Empowerment and empathy have become staple virtues of corporate mission statements and strategy. Facebook’s first tenet is “empowering people,” and the company offers users Reaction emojis to “show empathy toward one another.” The design firm IDEO describes empathy as an essential part of its human-centered design toolkit. Recently, columnist Thomas Friedman has argued that the next economic frontier will be “STEMpathy” jobs. From where did this emphasis originate? And, what does it reveal about the evolving meanings of innovation and innovators?

This talk explores how key tenets of today’s corporate best practices emerged in the intersection of feminist theory and novel forms of innovation expertise in the 1970s and 1980s. I anchor the analysis in the work and life of Rosabeth Moss Kanter. Kanter began her career as a sociologist of alternative communes and did pioneering work on the concept of “tokenism” in organizations. In the 1980s, she applied feminist analyses of power to become a leading innovation consultant through her company GoodMeasure, Inc. as well as the first woman editor of the Harvard Business Review. In her book The Change Masters, Kanter argued that successful innovative companies were those that created the most equitable cultures.
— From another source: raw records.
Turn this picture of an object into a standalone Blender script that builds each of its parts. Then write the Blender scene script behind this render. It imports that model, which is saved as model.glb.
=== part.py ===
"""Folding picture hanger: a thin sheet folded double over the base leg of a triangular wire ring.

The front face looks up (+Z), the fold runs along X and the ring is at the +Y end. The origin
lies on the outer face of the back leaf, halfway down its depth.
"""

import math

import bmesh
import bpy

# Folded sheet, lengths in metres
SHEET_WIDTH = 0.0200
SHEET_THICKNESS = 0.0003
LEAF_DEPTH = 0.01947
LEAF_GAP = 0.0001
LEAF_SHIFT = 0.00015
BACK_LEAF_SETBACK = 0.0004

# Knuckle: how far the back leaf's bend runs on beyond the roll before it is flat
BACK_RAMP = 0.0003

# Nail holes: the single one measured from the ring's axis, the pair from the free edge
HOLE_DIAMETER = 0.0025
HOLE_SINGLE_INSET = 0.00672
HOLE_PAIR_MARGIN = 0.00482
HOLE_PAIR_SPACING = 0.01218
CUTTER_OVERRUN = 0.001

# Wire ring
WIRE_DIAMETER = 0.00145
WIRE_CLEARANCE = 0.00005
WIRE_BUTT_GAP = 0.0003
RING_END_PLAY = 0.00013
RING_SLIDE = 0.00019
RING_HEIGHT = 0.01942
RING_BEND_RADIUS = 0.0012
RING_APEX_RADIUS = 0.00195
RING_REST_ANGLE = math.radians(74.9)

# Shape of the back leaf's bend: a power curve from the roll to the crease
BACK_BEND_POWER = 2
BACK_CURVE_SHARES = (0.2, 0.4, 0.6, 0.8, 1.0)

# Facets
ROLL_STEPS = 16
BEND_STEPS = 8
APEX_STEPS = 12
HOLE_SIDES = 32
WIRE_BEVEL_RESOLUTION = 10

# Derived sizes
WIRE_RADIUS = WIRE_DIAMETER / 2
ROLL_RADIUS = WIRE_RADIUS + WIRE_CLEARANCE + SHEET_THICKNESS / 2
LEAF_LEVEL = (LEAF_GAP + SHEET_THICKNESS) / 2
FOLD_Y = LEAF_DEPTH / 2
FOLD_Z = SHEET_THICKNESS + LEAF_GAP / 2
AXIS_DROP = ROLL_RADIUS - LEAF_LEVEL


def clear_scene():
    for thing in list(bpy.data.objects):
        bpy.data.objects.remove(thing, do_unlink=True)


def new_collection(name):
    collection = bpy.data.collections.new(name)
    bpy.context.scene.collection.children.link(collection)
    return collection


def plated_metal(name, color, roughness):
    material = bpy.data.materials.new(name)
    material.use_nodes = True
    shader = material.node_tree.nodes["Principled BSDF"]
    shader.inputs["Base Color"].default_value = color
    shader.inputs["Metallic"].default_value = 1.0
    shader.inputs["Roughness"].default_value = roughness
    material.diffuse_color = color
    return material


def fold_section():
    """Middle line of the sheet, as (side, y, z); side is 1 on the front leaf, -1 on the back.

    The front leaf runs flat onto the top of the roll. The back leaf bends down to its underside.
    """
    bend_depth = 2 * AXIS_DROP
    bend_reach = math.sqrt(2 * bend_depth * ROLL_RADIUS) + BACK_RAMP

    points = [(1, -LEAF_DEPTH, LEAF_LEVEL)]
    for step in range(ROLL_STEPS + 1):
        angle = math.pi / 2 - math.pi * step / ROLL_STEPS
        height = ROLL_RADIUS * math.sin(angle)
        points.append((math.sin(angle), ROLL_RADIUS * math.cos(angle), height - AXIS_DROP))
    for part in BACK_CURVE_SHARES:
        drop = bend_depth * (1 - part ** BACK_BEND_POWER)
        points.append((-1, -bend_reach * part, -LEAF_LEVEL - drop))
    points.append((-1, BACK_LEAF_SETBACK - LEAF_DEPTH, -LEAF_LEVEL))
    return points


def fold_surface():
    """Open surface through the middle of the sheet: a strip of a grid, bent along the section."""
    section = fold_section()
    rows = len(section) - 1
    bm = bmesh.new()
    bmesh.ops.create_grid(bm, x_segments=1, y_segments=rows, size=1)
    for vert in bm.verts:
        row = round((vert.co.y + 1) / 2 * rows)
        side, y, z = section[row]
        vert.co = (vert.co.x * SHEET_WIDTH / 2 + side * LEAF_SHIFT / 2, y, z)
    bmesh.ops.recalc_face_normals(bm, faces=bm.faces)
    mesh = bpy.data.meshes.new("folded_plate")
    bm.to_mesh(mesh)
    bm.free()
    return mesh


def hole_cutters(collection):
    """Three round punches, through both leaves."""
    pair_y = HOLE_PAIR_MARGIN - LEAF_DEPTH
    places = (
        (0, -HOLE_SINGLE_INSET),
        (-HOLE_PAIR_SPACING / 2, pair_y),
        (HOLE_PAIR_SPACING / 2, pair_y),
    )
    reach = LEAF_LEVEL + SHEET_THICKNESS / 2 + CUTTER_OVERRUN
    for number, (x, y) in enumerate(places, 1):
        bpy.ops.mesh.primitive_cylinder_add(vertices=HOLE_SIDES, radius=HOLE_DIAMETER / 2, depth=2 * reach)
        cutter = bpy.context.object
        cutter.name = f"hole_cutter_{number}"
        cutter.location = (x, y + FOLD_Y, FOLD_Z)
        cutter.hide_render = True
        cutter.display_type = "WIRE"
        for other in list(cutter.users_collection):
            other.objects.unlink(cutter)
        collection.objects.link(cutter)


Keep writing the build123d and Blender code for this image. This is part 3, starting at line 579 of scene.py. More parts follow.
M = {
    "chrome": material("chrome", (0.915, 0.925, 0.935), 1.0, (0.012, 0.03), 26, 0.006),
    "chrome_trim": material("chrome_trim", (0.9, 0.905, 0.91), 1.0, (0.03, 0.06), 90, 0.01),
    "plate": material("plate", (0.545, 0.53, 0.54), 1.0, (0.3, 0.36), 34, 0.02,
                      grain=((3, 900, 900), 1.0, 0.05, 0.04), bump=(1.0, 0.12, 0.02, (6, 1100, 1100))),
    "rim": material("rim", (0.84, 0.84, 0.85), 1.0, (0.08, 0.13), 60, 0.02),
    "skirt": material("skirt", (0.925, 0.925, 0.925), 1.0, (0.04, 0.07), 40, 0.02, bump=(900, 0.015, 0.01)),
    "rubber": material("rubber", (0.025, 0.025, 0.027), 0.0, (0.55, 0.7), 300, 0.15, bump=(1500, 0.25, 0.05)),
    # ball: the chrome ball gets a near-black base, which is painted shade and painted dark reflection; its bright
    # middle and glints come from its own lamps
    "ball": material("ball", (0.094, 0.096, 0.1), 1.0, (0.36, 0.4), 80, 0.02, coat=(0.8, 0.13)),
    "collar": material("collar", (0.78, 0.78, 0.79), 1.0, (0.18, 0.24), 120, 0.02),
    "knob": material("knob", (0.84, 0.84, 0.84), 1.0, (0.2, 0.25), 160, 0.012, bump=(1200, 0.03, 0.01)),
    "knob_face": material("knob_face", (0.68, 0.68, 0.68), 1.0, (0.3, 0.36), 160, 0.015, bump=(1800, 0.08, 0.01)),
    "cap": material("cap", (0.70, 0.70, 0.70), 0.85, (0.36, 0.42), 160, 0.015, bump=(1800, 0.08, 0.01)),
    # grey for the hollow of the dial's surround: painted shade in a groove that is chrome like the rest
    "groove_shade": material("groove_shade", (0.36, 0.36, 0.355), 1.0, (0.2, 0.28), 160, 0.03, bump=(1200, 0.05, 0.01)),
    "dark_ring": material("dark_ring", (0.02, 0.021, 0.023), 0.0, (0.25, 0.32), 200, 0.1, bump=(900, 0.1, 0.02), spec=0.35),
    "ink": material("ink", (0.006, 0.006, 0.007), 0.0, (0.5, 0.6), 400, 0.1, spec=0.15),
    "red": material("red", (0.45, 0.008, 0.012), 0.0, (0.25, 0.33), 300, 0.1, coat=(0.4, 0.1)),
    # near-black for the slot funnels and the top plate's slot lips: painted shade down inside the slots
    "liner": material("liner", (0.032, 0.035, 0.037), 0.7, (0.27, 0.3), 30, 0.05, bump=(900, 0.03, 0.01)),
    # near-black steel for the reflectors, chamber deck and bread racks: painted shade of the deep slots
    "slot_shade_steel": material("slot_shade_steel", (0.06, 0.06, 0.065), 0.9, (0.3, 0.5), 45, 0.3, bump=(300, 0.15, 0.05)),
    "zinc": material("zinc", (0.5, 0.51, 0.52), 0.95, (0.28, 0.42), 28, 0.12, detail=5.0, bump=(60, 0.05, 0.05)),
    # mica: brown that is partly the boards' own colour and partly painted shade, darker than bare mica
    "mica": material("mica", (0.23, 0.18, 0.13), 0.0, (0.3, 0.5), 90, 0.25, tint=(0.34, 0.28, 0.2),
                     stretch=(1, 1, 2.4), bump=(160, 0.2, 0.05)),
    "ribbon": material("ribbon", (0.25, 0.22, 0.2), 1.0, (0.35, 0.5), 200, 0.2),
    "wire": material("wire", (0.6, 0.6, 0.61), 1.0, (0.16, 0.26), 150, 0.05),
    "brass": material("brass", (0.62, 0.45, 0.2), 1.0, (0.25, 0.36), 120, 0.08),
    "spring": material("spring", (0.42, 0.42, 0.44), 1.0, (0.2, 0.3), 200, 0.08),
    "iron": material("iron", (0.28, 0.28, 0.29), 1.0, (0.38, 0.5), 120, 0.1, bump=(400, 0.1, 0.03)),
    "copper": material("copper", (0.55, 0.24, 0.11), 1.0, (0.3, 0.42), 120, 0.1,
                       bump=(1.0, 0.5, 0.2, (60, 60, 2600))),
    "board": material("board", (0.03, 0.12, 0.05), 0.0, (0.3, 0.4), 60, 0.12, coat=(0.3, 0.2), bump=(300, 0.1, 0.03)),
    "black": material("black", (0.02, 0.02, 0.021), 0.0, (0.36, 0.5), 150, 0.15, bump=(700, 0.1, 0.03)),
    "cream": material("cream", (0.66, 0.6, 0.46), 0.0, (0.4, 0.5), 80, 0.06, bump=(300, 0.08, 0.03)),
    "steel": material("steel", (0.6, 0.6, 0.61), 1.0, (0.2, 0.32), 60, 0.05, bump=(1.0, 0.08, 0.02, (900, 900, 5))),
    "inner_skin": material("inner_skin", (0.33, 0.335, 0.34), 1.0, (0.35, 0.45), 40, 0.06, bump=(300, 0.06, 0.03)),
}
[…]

She offered a widely copied set of “power tools” to enhance the decision-making of individuals and the innovative capacity of companies.

I place Kanter’s work on empowerment and empathy in the broader history of gender and capitalism in the late 20th and early 21st centuries to investigate how ideas honed in progressive social movements were appropriated, operationalized, and distributed in corporate environments. I also explore the contradictions of “feminist” values in a tech-economy that in demography and in culture remains dominantly male and masculine. Ultimately, I hope to understand the complex and understudied role of gender in visions of innovation.